Mimar Kölük'ün yaptığı caminin mihrap önü kubbeliydi ve taç kapıya kadar uzanırdı. Cami gerek doğal afetler sonucunda gerekse zamanla yapılan müdahalelerle birçok değişikliğe uğradı. Bazı yerleri değiştirildi, caminin ebatları küçültüldü. Selçuklu döneminin dışında Osmanlı'da 1702, 1825, 1848 tarihlerinde de ayrı ayrı onarımlar gördü.
Selçuklu döneminden miras kalan 3 şifahane
🔹Hankah, şehir merkezlerinde yer alan ve genellikle şeyhin, pirin türbesi bulunan geniş programlı tarikat yapılarıydı. Sahip Ata hankahı plan olarak 13. yüzyıldaki Selçuklu tekkeleri arasında en büyüğü ve simetriği olanıydı. Bu tarihe meydan okuyan eser, Merv ve Tirmiz bölgelerindeki 10 ve 13. yüzyıllara ait, merkezi kubbeli ve eyvanlı Orta Asya evleri ile oldukça benzer bir mimariye sahipti. Yapı 1584 yılına kadar zaviye olarak kullanıldı ve burada Abdurrahman İbrahim şeyhlik yaptı. Vakıflar Bölge Müdürlüğü tarafından Sâhib Atâ Vakıf Müzesi olarak düzenlenip ziyarete açıldı.
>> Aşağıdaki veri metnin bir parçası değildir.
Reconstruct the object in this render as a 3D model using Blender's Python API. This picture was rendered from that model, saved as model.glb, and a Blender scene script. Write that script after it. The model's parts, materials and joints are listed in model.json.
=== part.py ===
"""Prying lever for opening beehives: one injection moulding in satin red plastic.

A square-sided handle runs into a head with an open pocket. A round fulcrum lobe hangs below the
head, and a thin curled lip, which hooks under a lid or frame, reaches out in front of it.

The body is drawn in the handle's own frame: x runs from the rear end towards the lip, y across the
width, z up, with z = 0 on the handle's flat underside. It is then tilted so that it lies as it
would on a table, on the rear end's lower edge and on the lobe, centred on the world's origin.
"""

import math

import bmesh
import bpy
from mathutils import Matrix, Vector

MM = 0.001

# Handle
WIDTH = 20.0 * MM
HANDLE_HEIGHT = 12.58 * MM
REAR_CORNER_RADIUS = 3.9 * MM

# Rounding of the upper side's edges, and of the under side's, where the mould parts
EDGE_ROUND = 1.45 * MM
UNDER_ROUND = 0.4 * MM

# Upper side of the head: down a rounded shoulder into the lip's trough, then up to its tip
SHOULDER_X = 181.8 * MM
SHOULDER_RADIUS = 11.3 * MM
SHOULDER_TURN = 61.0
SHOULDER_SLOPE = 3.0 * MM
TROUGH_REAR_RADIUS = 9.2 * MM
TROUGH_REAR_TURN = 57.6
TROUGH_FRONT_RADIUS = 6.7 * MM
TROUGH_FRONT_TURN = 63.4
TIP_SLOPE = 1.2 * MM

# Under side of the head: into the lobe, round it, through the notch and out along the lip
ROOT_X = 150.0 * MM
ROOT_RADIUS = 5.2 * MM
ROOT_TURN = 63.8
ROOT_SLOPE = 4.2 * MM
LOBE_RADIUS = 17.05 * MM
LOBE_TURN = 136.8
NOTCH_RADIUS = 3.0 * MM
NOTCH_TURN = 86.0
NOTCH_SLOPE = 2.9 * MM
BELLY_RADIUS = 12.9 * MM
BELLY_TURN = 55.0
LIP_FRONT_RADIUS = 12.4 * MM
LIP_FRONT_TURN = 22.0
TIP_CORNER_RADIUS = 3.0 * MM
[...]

🔹Suyu Meram çayından temin edilen hamam külliye içerisinde hankahın karşısında yer alır. Yapım tarihi bilinmeyen hamamın inşasında duvarında moloz taş; kemer, tonoz, kubbe ve üst örtüye geçişte tuğla kullanıldı. Bu tarihi tamam Selçuklu dönemindeki çifte hamamlarının en büyüğüdür. Simetrik plana sahip dikdörtgen şeklindeki yapının kuzey kısmı erkeklere, güney kısmı ise kadınlara aittir. 1934 yılında hamamın bir bazı bölümleri keçe imalathanesi olarak kullanıldı.